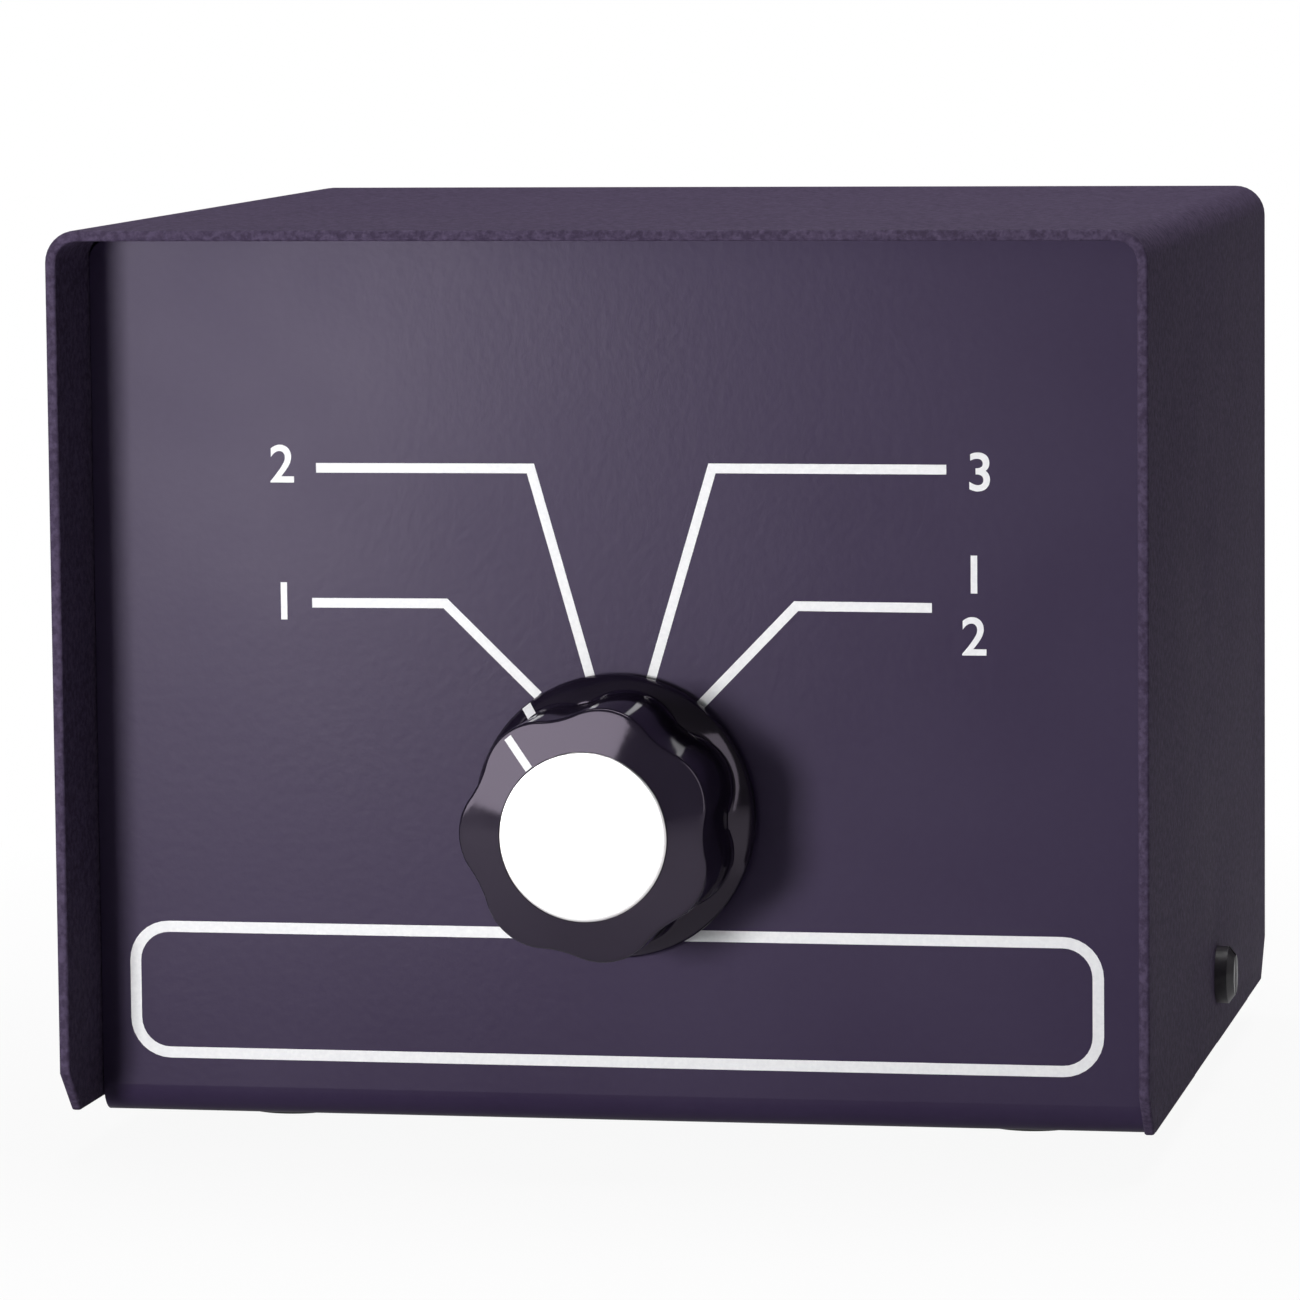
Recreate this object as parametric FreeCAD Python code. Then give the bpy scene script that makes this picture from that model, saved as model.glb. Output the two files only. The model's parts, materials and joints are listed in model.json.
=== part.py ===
import FreeCAD, Part
import math
import os

# Coaxial aerial selector in a two-piece folded steel box. All sizes are in millimetres.
# While it is modelled, Y = 0 is the front rim of the cover, Z = 0 the underside of the chassis floor,
# and X = 0 the middle plane, which holds the shaft. save() moves each piece to the final origin.

# Box
cover_width = 101.6
cover_depth = 101.6
cover_height = 83.7
cover_sheet = 1.0
cover_bend = 3.0
cover_edge_z = 1.5
cover_corner_cut = 4.0
chassis_sheet = 1.2
chassis_bend = 2.8
front_recess = 11.4
rear_recess = 4.6
side_gap = 0.1
top_gap = 0.3
foot_height = 2.5
foot_radius = 5.5
foot_taper = 0.7
foot_from_side = 14.8
foot_from_panel = 20.6

# Side screws
tab_width = 20.0
tab_height = 15.0
tab_bend = 2.2
side_screw_y = 56.0
side_screw_z = 8.4
side_screw_radius = 1.45
side_screw_length = 7.0
side_head_radius = 2.8
side_head_height = 1.8
thread_gap = 0.05
hole_gap = 0.2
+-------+
Description of the task - Reproduce each line of the material above precisely.

The answer -
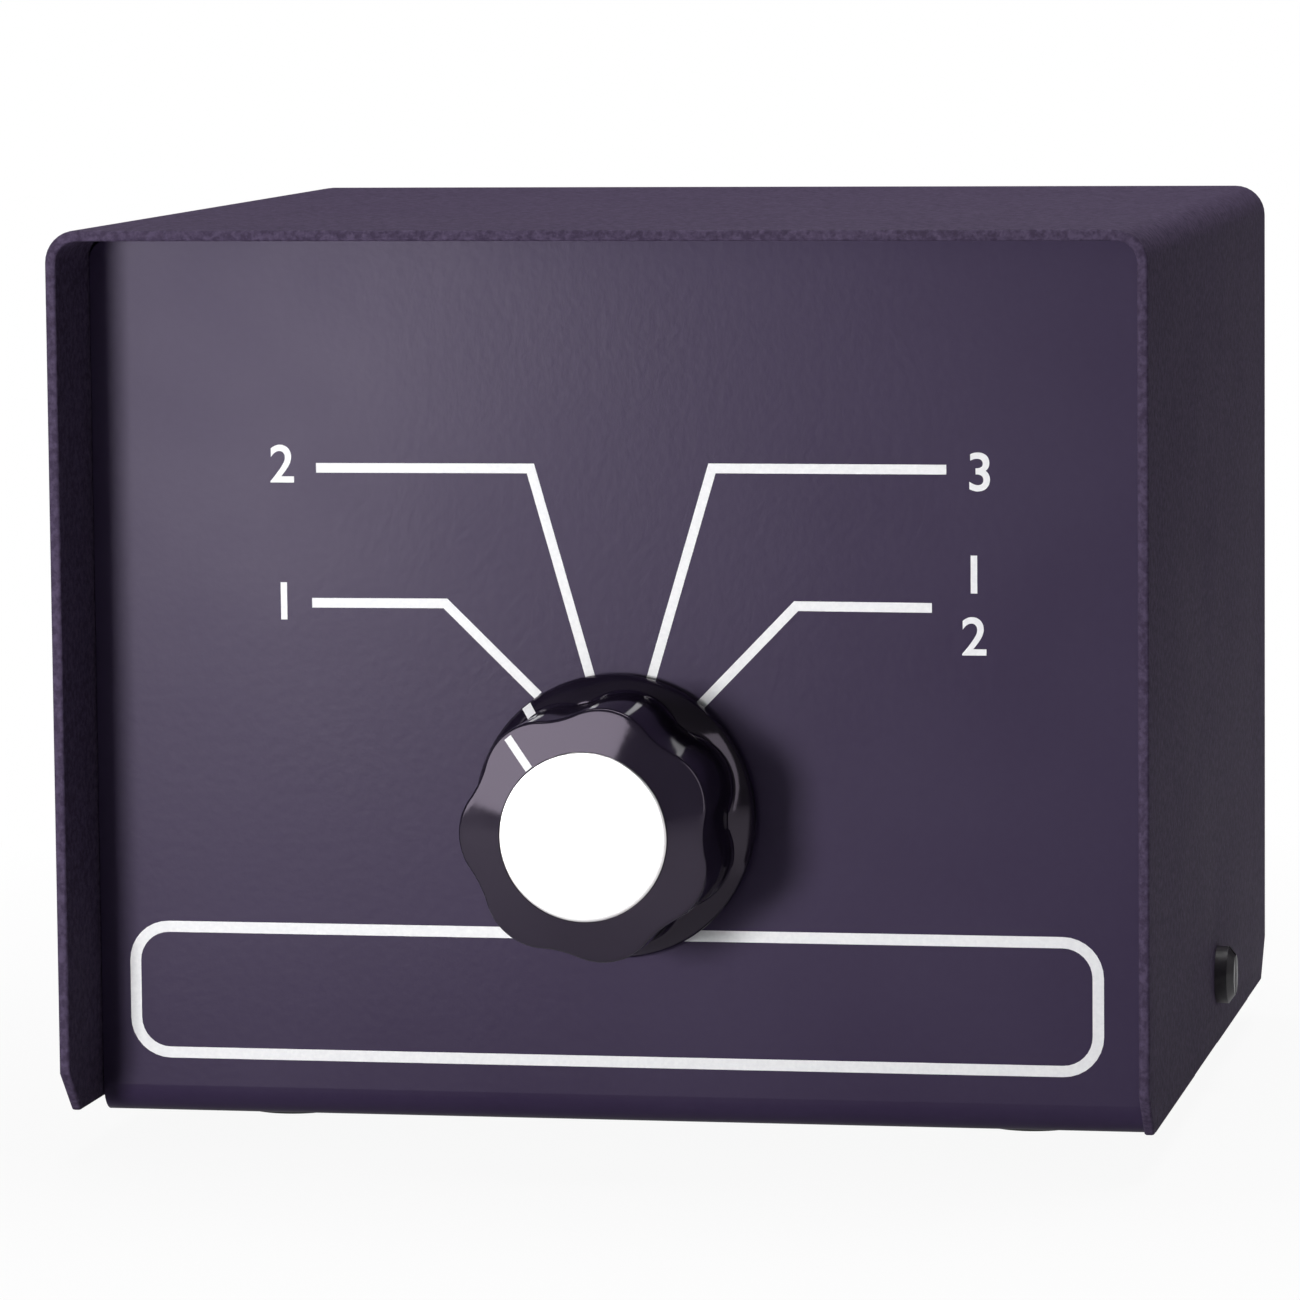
Recreate this object as parametric FreeCAD Python code. Then give the bpy scene script that makes this picture from that model, saved as model.glb. Output the two files only. The model's parts, materials and joints are listed in model.json.
=== part.py ===
import FreeCAD, Part
import math
import os

# Coaxial aerial selector in a two-piece folded steel box. All sizes are in millimetres.
# While it is modelled, Y = 0 is the front rim of the cover, Z = 0 the underside of the chassis floor,
# and X = 0 the middle plane, which holds the shaft. save() moves each piece to the final origin.

# Box
cover_width = 101.6
cover_depth = 101.6
cover_height = 83.7
cover_sheet = 1.0
cover_bend = 3.0
cover_edge_z = 1.5
cover_corner_cut = 4.0
chassis_sheet = 1.2
chassis_bend = 2.8
front_recess = 11.4
rear_recess = 4.6
side_gap = 0.1
top_gap = 0.3
foot_height = 2.5
foot_radius = 5.5
foot_taper = 0.7
foot_from_side = 14.8
foot_from_panel = 20.6

# Side screws
tab_width = 20.0
tab_height = 15.0
tab_bend = 2.2
side_screw_y = 56.0
side_screw_z = 8.4
side_screw_radius = 1.45
side_screw_length = 7.0
side_head_radius = 2.8
side_head_height = 1.8
thread_gap = 0.05
hole_gap = 0.2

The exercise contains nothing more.